Também à diferença de Ozu, que em geral retrata cidadãos e famílias comuns, integrados à ordem social, Mizoguchi se interessa pelos seres à margem: artistas, contraventores, párias, prostitutas. Seu olhar ao mesmo tempo inquieto e compassivo dirige-se sobretudo aos sofrimentos da mulher – da mulher em geral, mas em especial da mulher japonesa, milenarmente oprimida e reprimida. Não por acaso, há na caixa recém-lançada três histórias de gueixas e prostitutas (Os músicos de Gion, A mulher infame e Rua da vergonha, seu último filme), e mulheres ultrajadas estão presentes também nos outros três títulos.

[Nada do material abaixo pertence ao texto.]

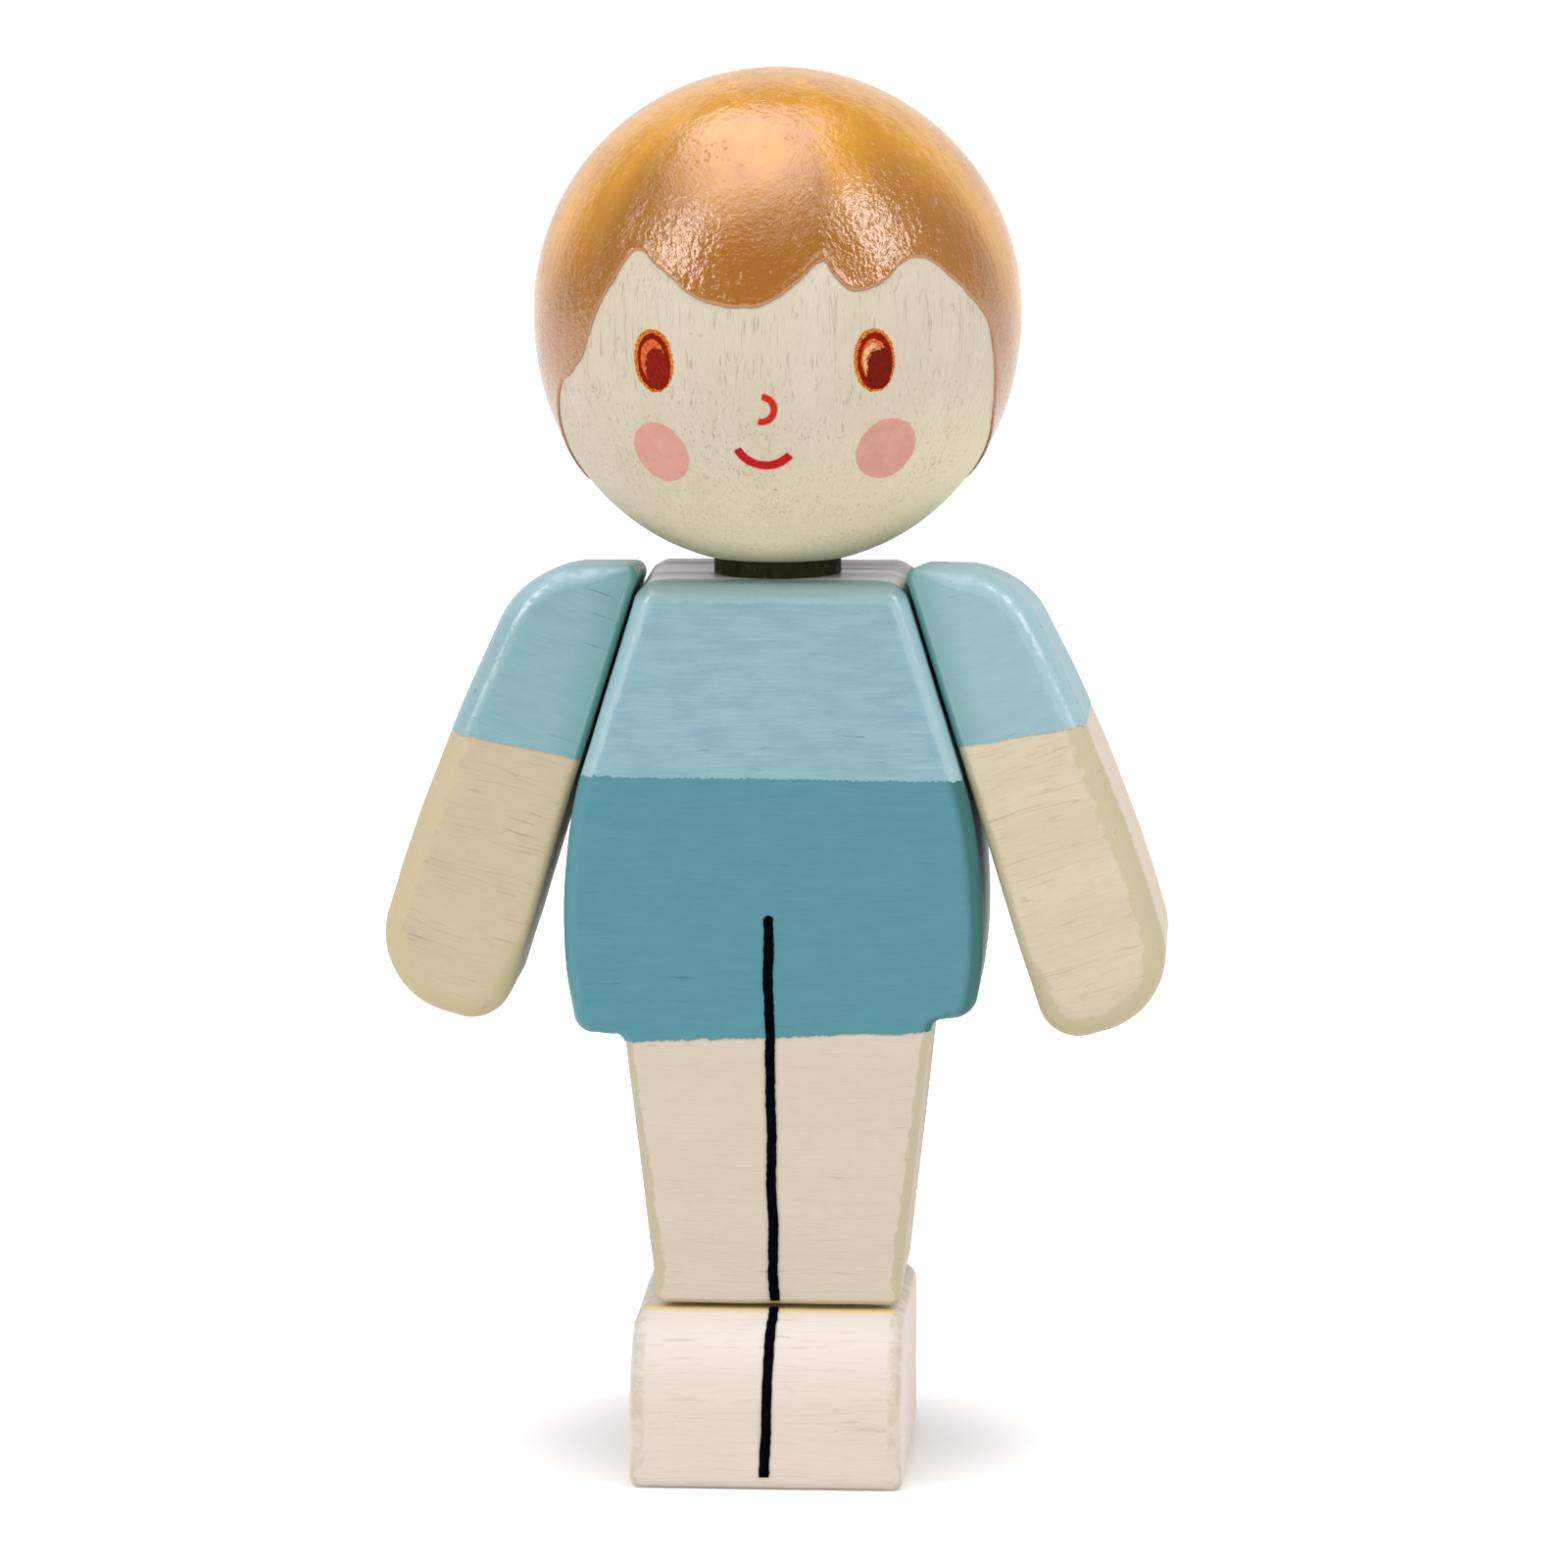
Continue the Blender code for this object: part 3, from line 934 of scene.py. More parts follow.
@dataclass
class Board:
    """A piece sawn from a board to an outline, with its front and back edges rounded over.

    It lies in the XZ plane, centred on Y = 0, until it is set in its place.
    """

    name: str
    corners: list[Corner]
    thickness: float
    grid: float = 0.7
    deep_grid: float = 1.12
    edge_steps: int = 6
    flat_ring: float = 0.14
    arc_chord: float = 0.22
    waviness: float = 0.07
    wave_size: float = 3.4
    place: Matrix = field(default_factory=Matrix)

    def reaches(self) -> list[float]:
        """Finds how far from each corner its rounding starts, where all of them fit.

        Returns:
            One length for each corner, in millimetres.
        """
        count = len(self.corners)
        wanted = []
        for i, corner in enumerate(self.corners):
            inward = corner.point - self.corners[i - 1].point
            onward = self.corners[(i + 1) % count].point - corner.point
            wanted.append(corner.radius * math.tan(abs(turn_between(inward, onward)) / 2))
        shares = []
        for i, corner in enumerate(self.corners):
            room = (self.corners[(i + 1) % count].point - corner.point).length
            needed = wanted[i] + wanted[(i + 1) % count]
            shares.append(min(1.0, room / needed) if needed else 1.0)
        return [reach * min(shares[i - 1], shares[i]) * 0.998 for i, reach in enumerate(wanted)]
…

Há quem associe essa obsessão temática, de modo um tanto redutor, a circunstâncias biográficas: filho de um carpinteiro de Tóquio, o cineasta viu uma irmã adolescente ser vendida como gueixa a um homem rico. O fato é que a dor da mulher está no centro do seu cinema.

Dos seis filmes lançados agora, apenas um não tem ambientação contemporânea: o monumental O intendente Sansho, situado no Japão do século 11. É a saga de uma família destroçada quando um governador que tem compaixão por seu povo é forçado ao exílio pelo poderoso senhor feudal da região. Separados da mãe, os filhos do governador, o menino Zushiô (Yoshiaki Hanayagi) e sua irmãzinha Anju (Kiôko Kagawa), são vendidos como escravos a um senhor despótico, o intendente Sansho (Eitarô Shindô), cuja propriedade mais parece um campo de concentração. Eles crescem e tornam-se adultos naquela usina de crueldades, prometendo a si mesmos fugir um dia em busca dos pais.

No fôlego amplo dessa narrativa que atravessa décadas haveria material para toda uma série, mas Mizoguchi consegue a proeza de concentrar tudo em duas horas da mais pura e pungente poesia cinematográfica, em que a transformação interna dos personagens tem tanta importância quanto seus embates com o mundo adverso que os cerca.

Obra de plena maturidade, ali o diretor exibe seu amplo domínio do plano longo, com profundidade de campo e uma porção de ações acontecendo ao mesmo tempo, sem que com isso se perca o foco dramático e a clareza de exposição. Mostra também sua maestria no uso das elipses, não apenas temporais, mas também espaciais, sobretudo nas cenas de extrema violência ou horror.

Afeto extraviado

No mais, essas obras reafirmam Mizoguchi como um grande cineasta de histórias de amor, mas não do amor romântico idealizado, e sim do afeto extraviado, mal compreendido ou rechaçado, seja por seu destinatário (como em Elegia de Osaka, em que uma jovem se torna amante do chefe para sustentar a família que acaba por rejeitá-la e humilhá-la) ou pelas convenções sociais circundantes (como em Crisântemos tardios, em que uma criada ajuda o jovem patrão a tornar-se um ator respeitado e, quando isso acontece, não encontra espaço em seu mundo).

As histórias de gueixas, além de traçar a trajetória de decadência dessa categoria social ao longo das décadas, como destaca o crítico Sérgio Alpendre, empreendem um exame contínuo e exemplar das tensas relações entre os sentimentos e a ordem social, entre a necessidade material e o desejo, numa sociedade em que a corda sempre estoura do lado da mulher. São comoventes as oscilações dos estados de alma dessas mulheres vítimas – e às vezes praticantes – das piores maldades humanas. Tudo isso exposto por uma câmera que sempre está num lugar privilegiado para captar as nuances mais sutis e a convivência incômoda de forças contraditórias.

Tenso, pulsante, imprevisível, o universo de Mizoguchi é tudo menos plácido. Longe de ser cruel ou indiferente, é um cinema que expõe como poucos a perversa máquina do mundo.